VGP JSC
- Company type: Public
- Industry: Paper Products
- Founded: 1999
- Headquarters: Lutsk, Ukraine
- Products: napkins, toilet paper, paper towels, paper handkerchiefs
- Website: http://www.ruta.ua

= VGP JSC =

"VGP", JSC (until 2008 Volyngolovpostach) is leading Ukrainian manufacture of sanitary and hygienic products including (napkins, toilet paper, handkerchiefs, kitchen towels), under Brands «Ruta», «Рута Light», «Fesco», «Puchnasta simeyka». Also among the other businesses are manufacturing of cement and metal distribution.

== History ==
"VGP" has been working on the Ukrainian market from 1963. Before the 1990s the company was an independent division of the Soviet structure of supply Lvovhlavsnab (Lvivholovpostach). In 1994 after reorganization in Open Joint Stock Company Volyngolovpostach started its activity due to commercial basis. In 1998 low-profit company was headed by a new management and Miretskyy Ilya Borisovich was elected as its general director. The first step was the introduction of new business strategy and focus on capability development at the most promising and important areas of activity in the context of the specification of Ukrainian market. Since 1998 Volyngolovpostach began manufacture of sanitary-hygienic products, introduced new business projects.

== Name ==
In early 2008, the shareholders of Volyngolovpostach JSC decided to rename the company to VGP JSC and in 2010 received a joint stock company status public.
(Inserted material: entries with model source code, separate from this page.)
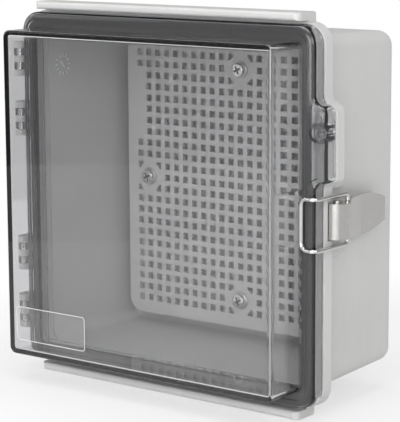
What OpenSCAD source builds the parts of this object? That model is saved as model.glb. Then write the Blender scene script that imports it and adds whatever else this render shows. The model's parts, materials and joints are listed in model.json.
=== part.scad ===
// Wall-mounted enclosure with a deep clear cover on a side hinge, a perforated mounting panel inside
// and an over-centre wire latch. Millimetres. +Z is up, the cover faces -Y, the back wall lies on y = 0.

/* [Base moulding] */
// Half width of the base at its back face
base_half = 137.5; // [125:0.5:150]
// Half width of the base walls just behind the rim
base_front_half = 141.5; // [128:0.5:154]
// Corner radius of the base at its back face
base_corner_r = 12.5; // [10.5:0.5:20]
// Radius of the rounded edge around the back face
back_edge_r = 10; // [6:0.5:10.4]
// Thickness of the base walls and back
base_wall = 3.5; // [2.5:0.1:4.5]
// Half width of the front rim of the base
rim_half = 151; // [149:0.5:156]
// Thickness of the front rim, front to back
rim_t = 10; // [6:0.5:12]
// Distance from the back face to the front of the rim
rim_y = 122; // [90:1:180]
// Height of the sealing tongue above the rim
tongue_h = 7.2; // [5:0.1:7.2]
// Thickness of the sealing tongue
tongue_t = 4; // [2.5:0.1:5]
// Half width of the sealing tongue, outside
tongue_half = 143; // [141:0.5:144]

/* [Rain bars] */
// Half length of the bars above and below the cover
bar_half = 135; // [90:1:136]
// Distance from the centre of the box to the outer face of a bar
bar_top = 159; // [156:0.5:170]
// Height of the overhanging part of a bar
bar_t = 6.5; // [4:0.5:7]
// How far a bar stands forward of the rim
bar_reach = 14; // [6:0.5:22]

/* [Clear cover] */
// Half width of the cover over its skirt
cover_half = 150; // [148:0.5:152]
// Corner radius of the cover skirt
cover_corner_r = 16; // [12:0.5:24]
// Length of the skirt behind the rounded edge
skirt_len = 9; // [6:0.5:10]
// Gap between the skirt and the rim
skirt_gap = 1; // [0.5:0.1:3]
// Radius of the rounded front edge of the flange
flange_r = 5; // [3:0.5:6]
// Thickness of the skirt
skirt_t = 3; // [2:0.1:4]
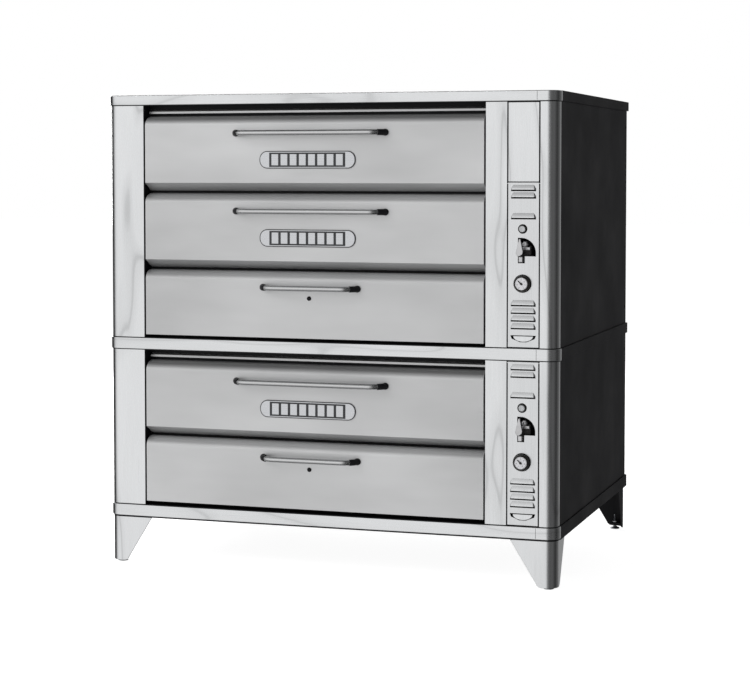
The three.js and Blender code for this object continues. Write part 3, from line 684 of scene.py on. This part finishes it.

This step is caused by starting work on international markets and creation of comfortable conditions for cooperation. Choosing a new name for the company its management wanted to keep the traditional name which has been successful on the market since early 60s so preference was given to acronym VGP.

== About company ==
Company staff includes about 400 employees.

== Product range ==
Product range includes napkins, toilet paper, paper towels, handkerchief.

== Private Label ==
"VGP" produces not only its own products but also works with Private Label products of Ukrainian and foreign corporate clients.
Manufacturing capacity satisfies needs of all partners including as well as national and international hotels and restaurants (Express, Reprise, Sushi, Palmira Palace) and major national and international commercial networks (Paterson, Perekrestok, Metro, Auchan, Silpo).

==Sales geography==
Today, production of PJSC "VGP" is presented at the markets of Ukraine, Russia, Hungarian, Kazakhstan, Latvia, Lithuanian, Estonian, Belarus, Moldova, Kyrgyzstan.